For instance each thread is allocated a time slice to run on the CPU. Thread 1 might start reading the data and then its time slice expires. This allows thread 2 to write to the same memory Thread 1 was reading. Thread 2's time slice expires allowing Thread 1 to resume reading the data. Because we did not lock the memory, Thread 1 read in a unexpected corupted value.

Generally if the data is an constant value that will NEVER change, then it might be safe to allow multiple threads to access it without locking. However, I generally try to avoid this to be on the safe side.
I can't imagine that your program is only reading the data.
Somewhere, someone, at some point, is actually writing it, ain't it so?

If it is, then yes, you should keep this mutex, to protect against read-write conflict.
If not, remove it, as concurrent reading is perfectly safe.


Another aspect, is that you might want to protect larger parts of code.
I see that you only care about nNumEnemies variable, and after that you start iterating through the container. The thing is, if someone is modifying the variable after you read it, he is also probably modifying the container itself (for example, removing an element) - while you're iterating! So the entire operation should be protected by one mutex.
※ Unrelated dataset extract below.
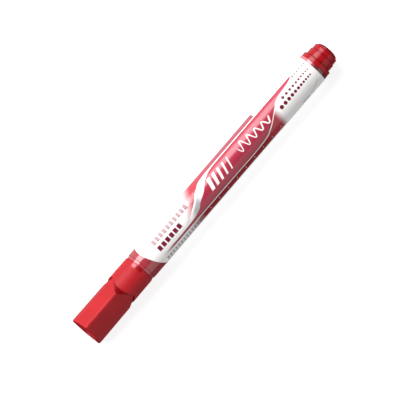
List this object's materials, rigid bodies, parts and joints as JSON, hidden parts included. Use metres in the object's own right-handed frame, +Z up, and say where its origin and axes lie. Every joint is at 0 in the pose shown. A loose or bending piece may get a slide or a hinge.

Also, you might consider using CRITICAL_SECTION, as it's much more lightweight than mutex, and should be preferred in inter-thread usage, as opposed to inter-process synchronisation, which requirers usage of mutex.

HTH
~def
The read/write situation is a common one in making robust multithreaded apps. What you need is a special kind of mutex which can be locked in a shared or unshared mode. If the lock is grabbed in unshared mode, everyone else blocks on it until the lock is released. If the lock is grabbed in shared mode, only threads which want to grab it in unshared mode block. (To prevent starvation, a thread which is blocking on grabbing in unshared mode will generally cause other threads which want to grab in shared mode to block too). These slides seem to present things pretty well.
yeah, you can run into problems just reading... one scenario would be what if there's nothing to read or rather what if the buffer going to be read isn't ready to be read? in these cases you have to wait for something to read, which would require blocking to prevent reading invalid, corrupt, or possibly old and incorrect data. this is the producer-consumer problem, where the consumer reads what is produced... but the consumer can't read if the producer hasn't written anything yet... hope that makes sense lol.
The first level answer is that if you have to ask, you should use sychronization even for reads. As somebody else mentioned, in Win32 a critical section will be much more efficient than a mutex. This is usually the safest path but if you're not careful you can actually end up with worse performance that a single threaded design and you need to worry about deadlocks.

The next level answer would be that you are safe as long as the reads are atomic. i.e. it's impossible for the data to change while you are reading it. An example would be if you had to read two ints - you might end up with the first int and the second being inconsistent because another thread was writing at the same time you were reading. You can also run into the problem of the data going away entirely while you're reading it.

The third level answer is that even if you get all the above stuff right then on some multiprocessor architectures you can still be screwed unless you use aquire/release. Things get really subtle at this point.